Bernard Heuvelmans regarded two of his nine sea monster kinds as basilosaurids. However, rather than regarding the long-bodied, serpentine types as modern representatives of this group, he proposed that the armour-plated ‘many-finned’ and bumpy-backed ‘many-humped’ were both basilosaur ids. His logic was somewhat obtuse: absolutely integral to his identification of the ‘many-finned’ was his interpret ation of the 1883 Vietnamese con rit account conveyed by Dr A Krempf in 1921. Yet this account described a gigantic segmented creature, covered in plate-like armour sheets that “rang like sheet metal” when struck. This fantastic description remains an enigma, but Heuvelmans’s conclusion that the creature was an armour-plated whale is peculiar and rests on the idea that basilosaurids were armoured, a proposal that had been disproved decades earlier.

There are many ways to view this armor-plated oddity.

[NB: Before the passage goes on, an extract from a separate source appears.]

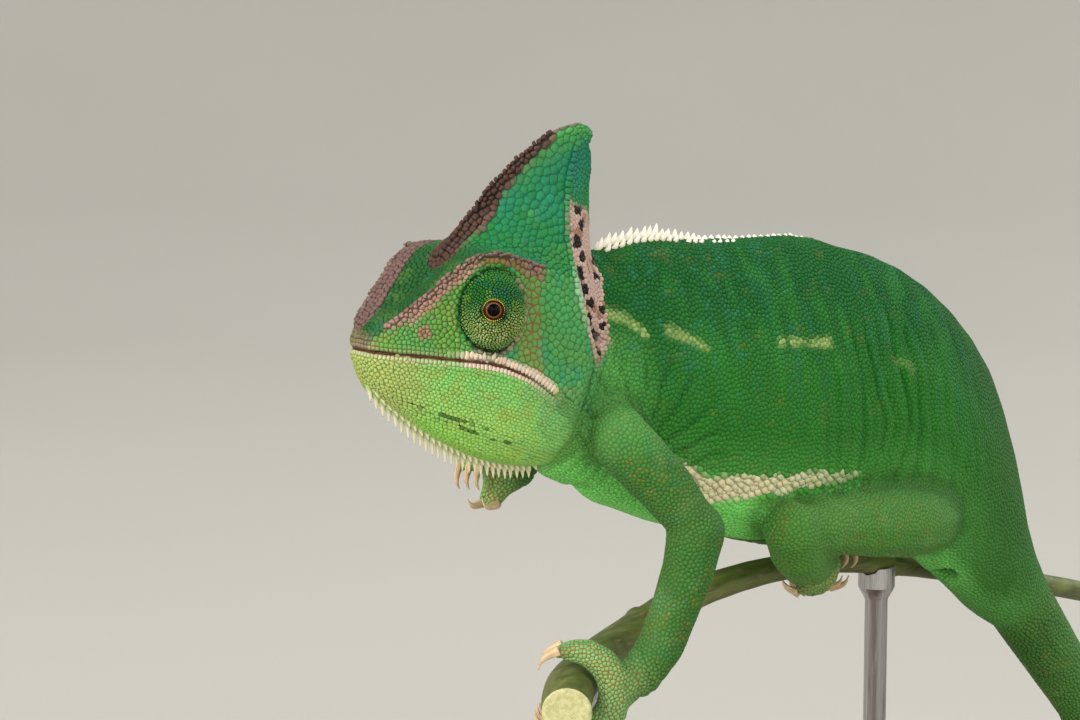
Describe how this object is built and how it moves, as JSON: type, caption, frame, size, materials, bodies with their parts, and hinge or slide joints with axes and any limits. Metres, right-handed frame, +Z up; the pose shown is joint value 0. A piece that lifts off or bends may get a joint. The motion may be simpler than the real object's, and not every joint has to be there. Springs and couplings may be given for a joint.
{
  "type": "chameleon",
  "caption": "Life-size veiled chameleon with a tall casque, striding along a cut stem that it grips, with a curled tail, on a plain base with upright rods.",
  "frame": {"origin": "centre of the underside of the stand's base, on the floor", "axes": "+Z up; the chameleon faces -Y along the base's length, with its left side towards +X"},
  "size_m": [0.096, 0.2, 0.1504],
  "materials": {
    "skin_head": "matte, flat polygonal scales",
    "skin_throat": "matte, rows of small scales",
    "skin_body": "satin, small round scales",
    "skin_tail": "satin, small scales in rings",
    "skin_limb": "satin, small scales in rings",
    "eye": "wet gloss",
    "claw": "satin horn",
    "stem": "smooth green-brown bark",
    "base_wood": "satin varnish",
    "rod_steel": "brushed"
  },
  "bodies": {
    "root": {"casque": "skin_head", "head": "skin_head", "lower_jaw": "skin_throat", "eye_turret_left": "skin_head", "eye_left": "eye", "eye_turret_right": "skin_head", "eye_right": "eye", "neck": "skin_body", "trunk": "skin_body", "tail_root": "skin_tail", "tail_middle": "skin_tail", "tail_curl": "skin_tail", "tail_tip": "skin_tail", "upper_arm_left": "skin_limb", "forearm_left": "skin_limb", "hand_left": "skin_limb", "upper_arm_right": "skin_limb", "forearm_right": "skin_limb", "hand_right": "skin_limb", "thigh_left": "skin_limb", "shin_left": "skin_limb", "foot_left": "skin_limb", "thigh_right": "skin_limb", "shin_right": "skin_limb", "foot_right": "skin_limb", "claw_front_left_1": "claw", "claw_front_left_2": "claw", "claw_front_left_3": "claw", "claw_front_left_4": "claw", "claw_front_left_5": "claw", "claw_front_right_1": "claw", "claw_front_right_2": "claw", "claw_front_right_3": "claw", "claw_front_right_4": "claw", "claw_front_right_5": "claw", "claw_hind_left_1": "claw", "claw_hind_left_2": "claw", "claw_hind_left_3": "claw", "claw_hind_left_4": "claw", "claw_hind_left_5": "claw", "claw_hind_right_1": "claw", "claw_hind_right_2": "claw", "claw_hind_right_3": "claw", "claw_hind_right_4": "claw", "claw_hind_right_5": "claw", "perch": "stem", "stand_base": "base_wood", "stand_rod_front": "rod_steel", "stand_rod_rear": "rod_steel"}
  },
  "joints": []
}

The following is from George Eberhart’s Mysterious Creatures:

Con rít. Sea monster of the China Sea. Etymology: Vietnamese (Austroasiatic) name for a millipede with a toxic bite. Physical description: Length, 60 feet. Dark brown above, light yellow below. Body composed of armored segments 2 feet long and 3 feet wide. A pair of thin appendages, 2 feet 4 inches long, is attached to each segment. Distribution: Halong Bay, Vietnam. Significant sighting: Tran Van Con and other Vietnamese found a carcass washed ashore at Hong Gai, Vietnam, around 1883. The head was gone, but the remainder was formed of odd segmented joints that rang like sheet metal when hit with a stick. It smelled so badly that it was towed out to sea. Possible explanations: (1) The backbone of a whale, though the vertebral structure should have been obvious and described in a different way. (2) The caudal vertebrae of an Oarfish (Regalecus glesne). However, its bones are shaped differently and this fish generally only grows to 36 feet. (3) Surviving archaic Basilosaurid whale, similar to those in Heuvelmans’s Multifinned sea monster category, which he theorized had armored plates. However, it’s now known that Basilosaurids were not armored. (4) A surviving Sea scorpion (Class Eurypterida), a group of arthropods that flourished from the Ordovician to the Permian periods, 500–250 million years ago, had an abdomen divided into 12 segments, but no appendages were attached to them. In addition, they actually lived in brackish or fresh water instead of the open sea, and the largest one, a species of Pterygotus, only reached 10 feet in length. (5) A giant crustacean of an unknown type, proposed by Karl Shuker. The carcass represents only the exoskeleton and limbs. However, the largest known living crustacean is the Japanese spider crab (Macrocheira kaempferi), which has a claw span of 10–12 feet but a body size not much over one foot—nowhere near the size of the Con rit.